Southern Cheyenne Odyssey
Sand Creek Massacre News Release
January 31, 2014
For Immediate Release
Craig Moore, (719) 729-3003
The Southern Cheyenne Odyssey
This article is part of a series by the National Park Service concerning the 150th Memorial of the Sand Creek Massacre.
The epic migration of the Cheyenne, or Tsistsistas, tribe from the American Midwest to southeastern Colorado was a journey hundreds of years in the making. An odyssey of people, animals, and events brought the Cheyenne from the Great Lakes through the Dakotas and ultimately to the banks of Sand Creek.

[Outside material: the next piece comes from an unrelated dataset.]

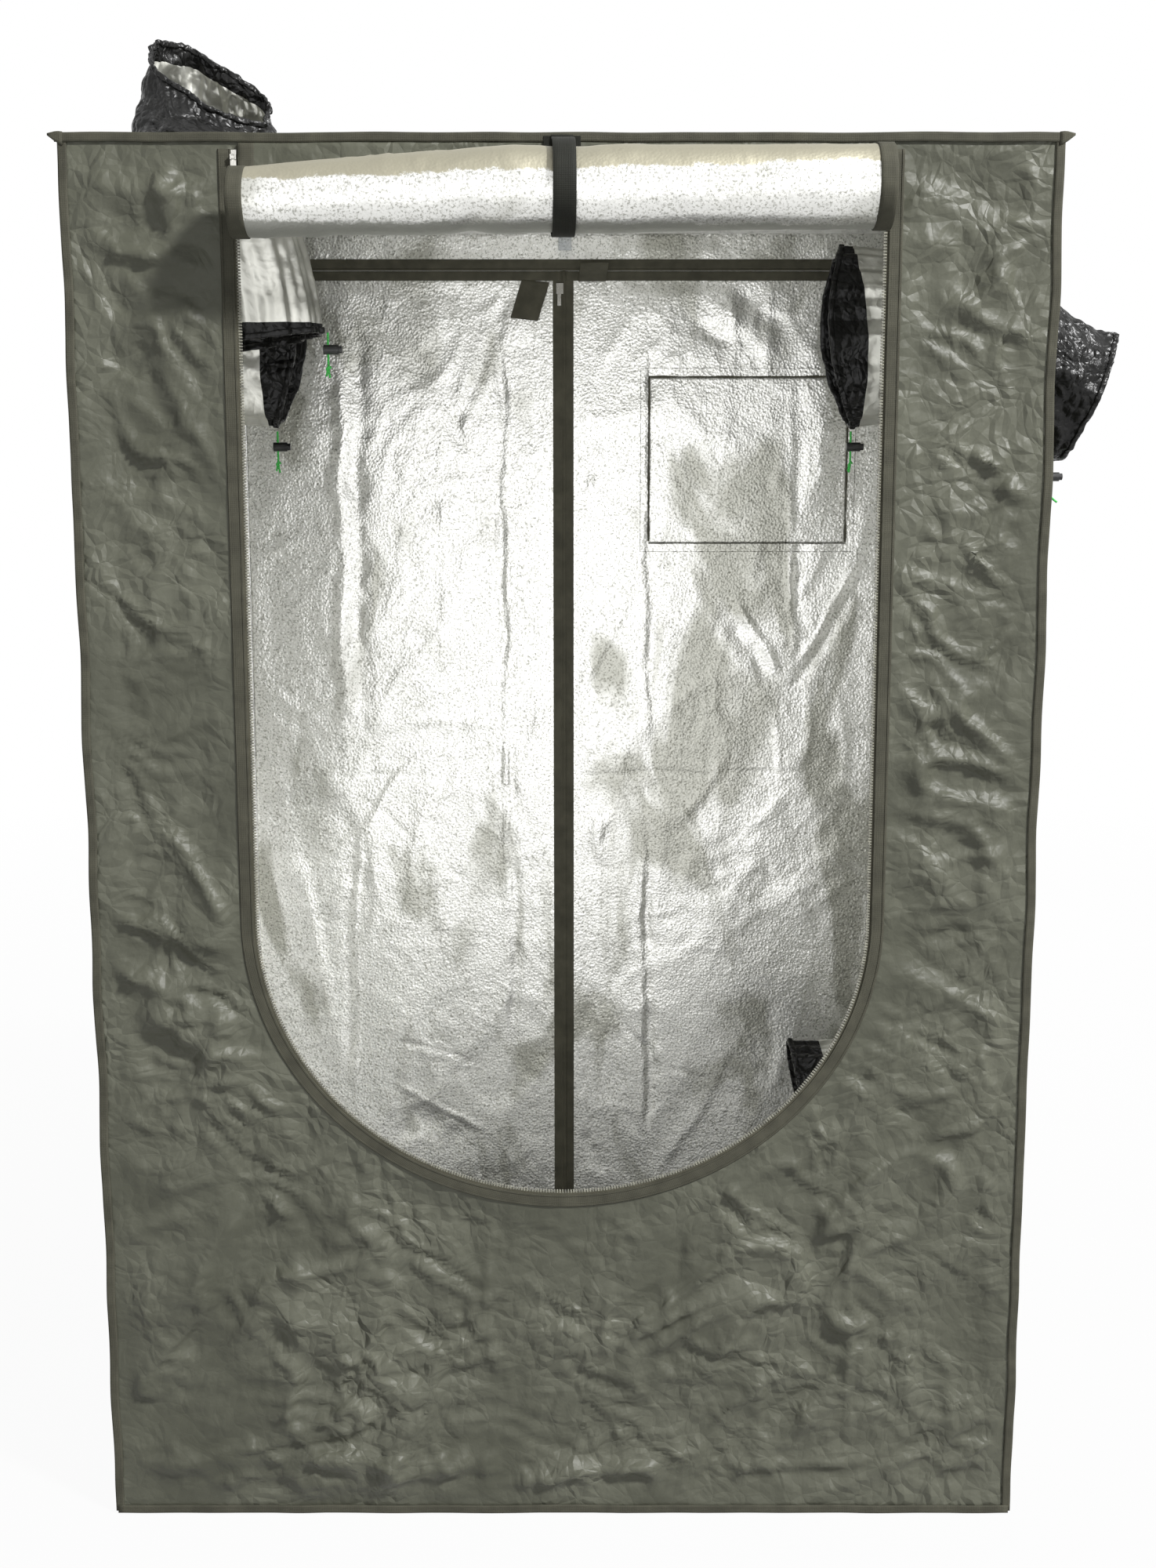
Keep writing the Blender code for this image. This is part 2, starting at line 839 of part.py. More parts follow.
def pull_mesh(name):
    """A long pull tab with an eye round the slider's pin, drawn about the pin's axis."""
    rim = pull_eye_radius + pull_eye_rim
    half_neck = pull_neck_width / 2
    eye = round_bar(rim, (-half_neck, 0, 0), (half_neck, 0, 0), round_sides)
    neck_end = -rim - pull_eye_rim
    neck = box((-half_neck, -pull_thickness / 2, neck_end), (half_neck, pull_thickness / 2, 0))
    tab = box(
        (-pull_width / 2, -pull_thickness / 2, -pull_length),
        (pull_width / 2, pull_thickness / 2, neck_end + pull_eye_rim / 2),
    )
    hole = round_bar(
        pull_eye_radius, (-half_neck - overrun, 0, 0), (half_neck + overrun, 0, 0), round_sides
    )
    return joined(name, eye, [neck, tab], [hole])


def add_front_sliders():
    """A slider at the top of each side of the U, with its pull hanging from it."""
    for side, sign in (("left", -1), ("right", 1)):
        mesh, pin_y = slider_mesh(f"front_slider_{side}", sign)
        place = Vector((sign * zip_mid, cloth_mid, slider_z))
        place_mesh(f"front_slider_{side}", mesh, zip_metal(), place)
        name = f"front_pull_{side}"
        place_mesh(name, pull_mesh(name), zip_metal(), place + Vector((0, pin_y, 0)))


def sleeve_mesh(name, length, shift, tilt, lean, half_wide, half_thin):
    """A sleeve in its own frame: it stands on z = 0 with its mouth up, wide along x.

    It starts as a flange round the port, becomes a fluted oval tube whose mouth shifts along x
    and tilts, and ends in a hem that holds the drawcord.
    """
    count = sleeve_flutes * sleeve_points_per_flute
    hem_share = hem_width / length
    stations = [share * (1 - hem_share) / sleeve_ring_shares[-1] for share in sleeve_ring_shares]
    stations += [1 - hem_share / 2, 1.0]

    def ring(share, inset, swell):
        ease = share * share * (3 - 2 * share)
        wide = port_radius + (half_wide - port_radius) * ease + swell - inset
        thin = port_radius + (half_thin - port_radius) * ease + swell - inset
        turn = Matrix.Rotation(tilt * ease, 3, "Y") @ Matrix.Rotation(lean * ease, 3, "X")
        centre = Vector((shift * ease, 0, cloth + (length - cloth) * share))
        points = []
        for i in range(count):
            angle = math.tau * i / count
            flute = flute_depth * ease * math.cos(sleeve_flutes * angle)
            spread = Vector(
                ((wide + flute) * math.cos(angle), (thin + flute) * math.sin(angle), 0)
            )
            points.append(centre + turn @ spread)
        return points

    flange = port_radius + flange_width
    rings = [circle(flange, 0.0, count), circle(flange, cloth, count)]
    swells = [0.0] * len(sleeve_ring_shares) + [hem_swell, 0.0]
    rings += [ring(share, 0.0, swell) for share, swell in zip(stations, swells)]
    rings += [
        ring(share, sleeve_wall, swell)
        for share, swell in reversed(list(zip(stations, swells)))
    ]
    rings.append(circle(port_radius - sleeve_wall, 0.0, count))
    return to_mesh(name, skin(rings, loop=True), True)


def stand_sleeve(name, mesh, material, seat, out, wide):
    """Sets a sleeve on its port: out points away from the panel and wide along the mouth."""
    out, wide = Vector(out), Vector(wide)
    thin = out.cross(wide)
    turn = Matrix((wide, thin, out)).transposed()
    thing = place_mesh(name, mesh, material, seat)
    thing.rotation_euler = turn.to_euler()


def add_sleeves():
    roof_seat = tent_height + gap
    roof_under = tent_height - cloth - gap
    wall_out = half_width + gap
    wall_in = half_width - cloth - gap
    up, down = (0, 0, 1), (0, 0, -1)
    left, right = (-1, 0, 0), (1, 0, 0)
    outer = sleeve_mesh(
        "roof_sleeve_outer",
        roof_outer_length,
        roof_outer_shift,
        -roof_outer_tilt,
        roof_outer_lean,
        roof_outer_half_wide,
        roof_outer_half_thin,
    )
    stand_sleeve(
        "roof_sleeve_outer", outer, black_cloth(), (roof_port_x, roof_port_y, roof_seat), up, right
    )
    inner = sleeve_mesh(
        "roof_sleeve_inner",
        roof_inner_length,
        roof_inner_shift,
        0.0,
        0.0,
        roof_inner_half_wide,
        roof_inner_half_thin,
    )
    stand_sleeve(
        "roof_sleeve_inner",
        inner,
        silver_cloth(),
        (roof_port_x, roof_port_y, roof_under),
        down,
        right,
    )
    for name, sign, out in (("left_sleeve_inner", -1, right), ("right_sleeve_inner", 1, left)):
        mesh = sleeve_mesh(
            name,
            side_inner_length,
            side_inner_drop,
            0.0,
            0.0,
            side_inner_half_wide,
            side_inner_half_thin,
        )
        seat = (sign * wall_in, side_port_y, side_port_z)
        stand_sleeve(name, mesh, silver_cloth(), seat, out, up)
    mesh = sleeve_mesh(
        "right_sleeve_outer",
        side_outer_length,
        -side_outer_drop,
        -side_outer_tilt,
        0.0,
        side_outer_half_wide,
        side_outer_half_thin,
    )
    seat = (wall_out, side_port_y, side_port_z)
    stand_sleeve("right_sleeve_outer", mesh, black_cloth(), seat, right, up)
    mesh = sleeve_mesh(
        "low_sleeve_inner",
        low_inner_length,
        -low_inner_drop,
        low_inner_tilt,
        0.0,
        low_inner_half_wide,
        low_inner_half_thin,
    )
    seat = (wall_in, side_port_y, low_port_height)
    stand_sleeve("low_sleeve_inner", mesh, silver_cloth(), seat, left, up)


def lock_mesh(name):
    """A barrel lock, drawn about the point where the cord crosses its axis, which is along x."""
    half = lock_length / 2
    middle = half - lock_length * lock_hole_share
    barrel = round_bar(lock_radius, (middle - half, 0, 0), (middle + half, 0, 0), round_sides)
    hole = round_bar(
        cord_radius + cord_hole_room, (0, 0, -overrun), (0, 0, overrun), round_sides
    )
    end = middle + half
    depth = button_length - button_out + button_travel + gap
    socket = round_bar(
        button_radius + gap, (end - depth, 0, 0), (end + overrun, 0, 0), round_sides
    )
    button_x = end + button_out
    return joined(name, barrel, cuts=[hole, socket], smooth=True), button_x


def add_drawcord(name, start):
    """A cord that hangs from a hem, with a lock on it and a spring button in the lock."""
    start = Vector(start)
    length = cord_lead + cord_tail
    straight_share = (cord_lead + lock_radius + lock_travel) / length
    data = bpy.data.curves.new(f"{name}_cord", "CURVE")
    data.dimensions = "3D"
    data.bevel_depth = cord_radius
    data.bevel_resolution = 2
    data.use_fill_caps = True
    data.render_resolution_u = 0
    line = data.splines.new("POLY")
    line.points.add(cord_points - 1)
    for i, point in enumerate(line.points):
        share = i / (cord_points - 1)
        below = max(0.0, share - straight_share) / (1 - straight_share)
        point.co = (start.x + cord_sway * below * below, start.y, start.z - length * share, 1.0)
    thing = bpy.data.objects.new(f"{name}_cord", data)
    data.materials.append(green_cord())
    bpy.context.scene.collection.objects.link(thing)
    centre = start - Vector((0, 0, cord_lead))
    mesh, button_x = lock_mesh(f"{name}_lock")
    place_mesh(f"{name}_lock", mesh, moulded_black(), centre)
    button = round_bar(button_radius, (-button_length, 0, 0), (0, 0, 0), round_sides)
    mesh = to_mesh(f"{name}_button", button, True)
    place_mesh(f"{name}_button", mesh, moulded_black(), centre + Vector((button_x, 0, 0)))


def hem_foot(name):
    """The lowest point of a sleeve."""
    thing = bpy.data.objects[name]
    points = [thing.matrix_world @ vertex.co for vertex in thing.data.vertices]
    return min(points, key=lambda point: point.z)


def add_drawcords():
    """A drawcord under the right edge of the roof sleeve and under the side sleeves' hems."""
    bpy.context.view_layer.update()
    reach = roof_inner_half_wide + flute_depth - sleeve_wall / 2
    mouth = tent_height - cloth - gap - roof_inner_length
    add_drawcord("roof", (roof_port_x + roof_inner_shift + reach, roof_port_y, mouth - gap))
    for name, sleeve in (
        ("left", "left_sleeve_inner"),
        ("right", "right_sleeve_inner"),
        ("outer", "right_sleeve_outer"),
    ):
        foot = hem_foot(sleeve)
        add_drawcord(name, (foot.x, side_port_y, foot.z - gap))


def main():
    clear_scene()
    add_frame()
    add_hanging_bars()
    add_front_panel()
    add_walls()
    add_rear_wall()
    add_rear_doors()
    add_window_flap()
    add_ties()
    add_rear_slider()
    add_door_roll()
    add_roll_strap()
    add_front_sliders()
    add_sleeves()
    add_drawcords()
    print(f"least gap between turns of front_door_roll: {roll_least_gap():.5f} m")


main()
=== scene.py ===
"""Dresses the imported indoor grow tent: cloth, bindings, zips, sleeves, cords and a studio."""

import json
import math

import bmesh
import bpy
import numpy as np
from bpy.props import FloatProperty, PointerProperty, StringProperty
from mathutils import Matrix, Vector


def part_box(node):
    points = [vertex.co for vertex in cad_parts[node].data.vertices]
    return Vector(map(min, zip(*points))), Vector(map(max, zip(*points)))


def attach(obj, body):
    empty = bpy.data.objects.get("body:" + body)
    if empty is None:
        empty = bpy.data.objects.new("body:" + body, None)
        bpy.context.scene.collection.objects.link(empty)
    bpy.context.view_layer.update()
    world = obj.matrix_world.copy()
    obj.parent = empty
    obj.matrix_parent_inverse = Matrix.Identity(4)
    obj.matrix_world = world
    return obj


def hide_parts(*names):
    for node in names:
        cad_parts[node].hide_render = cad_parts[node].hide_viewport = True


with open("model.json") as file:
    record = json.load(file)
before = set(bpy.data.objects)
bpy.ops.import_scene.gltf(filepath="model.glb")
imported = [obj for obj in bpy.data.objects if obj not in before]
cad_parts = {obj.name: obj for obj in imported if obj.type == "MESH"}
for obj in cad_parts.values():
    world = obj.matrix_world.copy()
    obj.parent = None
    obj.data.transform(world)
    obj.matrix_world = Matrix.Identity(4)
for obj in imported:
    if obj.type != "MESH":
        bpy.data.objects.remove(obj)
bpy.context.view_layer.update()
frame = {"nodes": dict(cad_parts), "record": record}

bl_info = {
    "name": "Indoor Grow Tent",
    "version": (1, 0, 0),
    "blender": (4, 5, 0),
    "location": "3D View > Sidebar > Grow Tent",
    "description": "Makes the cloth, zips, sleeves and cords of an indoor grow tent",
    "category": "Object",
}

# Planes and edges that come from the frame, in metres
wall_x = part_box("right_wall")[1].x
wall_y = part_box("rear_wall")[1].y
roof_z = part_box("roof_panel")[1].z
cad_cloth = wall_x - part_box("right_wall")[0].x
rear_face = wall_y - cad_cloth
split_x = (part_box("rear_door_left")[1].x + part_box("rear_door_right")[0].x) / 2
leaf_low, leaf_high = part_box("rear_door_left")
tape_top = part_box("rear_zip_left")[1].z

# Rear doors: their hinges' distance from the middle, the gap round them and the one above them
hinge_x = 0.5
hinge_gap = 0.0003
upper_tape_gap = 0.003

# Centres of the duct ports: on the roof in X and Y, on the side walls in Y and Z
port_radius = 0.100
roof_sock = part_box("roof_sleeve_outer")
roof_port = ((roof_sock[0].x + roof_sock[1].x) / 2, (roof_sock[0].y + roof_sock[1].y) / 2)
side_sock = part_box("left_sleeve_inner")
high_port = ((side_sock[0].y + side_sock[1].y) / 2, roof_z - 0.200)
low_port = (high_port[0], 0.450)

# Front door: a U of half this width, round below, and its sewn line under the top edge
door_half = 0.389
door_top = roof_z - 0.015
round_top = 0.817
round_low = 0.457
zip_mid = door_half + 0.003

# The photograph's pinhole camera: its size, lens, place and tilt
photo_wide, photo_high = 1475, 2000
sensor = 36.0
lens = 39.6
camera_at = Vector((0.02, -2.4545, 1.325))
camera_tilt = math.radians(8.69)
pixels = lens / sensor * photo_high


def spot(px, py, y):
    """The X and Z, on the upright plane at y, of a point of the photograph."""
    rise = (photo_high / 2 - py) / pixels
    cosine, sine = math.cos(camera_tilt), math.sin(camera_tilt)
    far = y - camera_at.y
    up = (rise * far * cosine - far * sine) / (cosine + rise * sine)
    depth = far * cosine - up * sine
    return camera_at.x + (px - photo_wide / 2) * depth / pixels, camera_at.z + up


def linear(code):
    """The linear colour of an sRGB hex value."""
    parts = [int(code[i : i + 2], 16) / 255 for i in (1, 3, 5)]
    return tuple(
        part / 12.92 if part <= 0.04045 else ((part + 0.055) / 1.055) ** 2.4 for part in parts
    ) + (1.0,)


def metres(name, description, default):
    """A length in metres that the panel shows."""
    return FloatProperty(name=name, description=description, default=default, unit="LENGTH")


def hex_colour(name, description, default):
    """A colour that the panel shows."""
    return StringProperty(name=name, description=description, default=default)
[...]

The Cheyenne Nation developed over generations. Scattered across an immense landscape, the people's future hinged on a fragile pendulum of peace and war, friend and foe. Their identity formed through shared language, beliefs, and ceremonies; their livelihood bound to horses, buffalo and other prairie creatures at the mercy of an unpredictable world of grass, wood and water. About two thousand people, half the tribe, began arriving in what is now southeastern Colorado during the early 1800s; they became the Southern Cheyenne, their world tied to the Santa Fe Trail, Bent's Old Fort, the Upper Arkansas Indian Agency, and Sand Creek. Meanwhile, the Northern Cheyenne continued traditional lifeways north of the Platte River.
In late November 1864, about 650 Southern Cheyenne camped at Sand Creek, their lodges dotting the landscape in a familiar pattern of families and clans. Many of the great chiefs and their people gathered here, their customs, religion, culture, and bloodlines resulting from hundreds of years of travelling, visiting, fighting, and bartering. On November 29, the Sand Creek Massacre became the bloody and chaotic center of the continuing odyssey of the Cheyenne.
For more information about the Cheyenne at Sand Creek, go to www.nps.gov/sand or visit the Sand Creek Massacre National Historic Site outside of Eads, Colorado.
Did You Know?
Among the Chiefs at Sand Creek was old Yellow Wolf. His band suffered heavily, and the old Chief, as well as his brother were killed. Yellow Wolf's son Red Moon (pictured) survived, and became a respected leader until his death in 1901. Today, some Cheyenne still refer to themselves as the Red Moon people.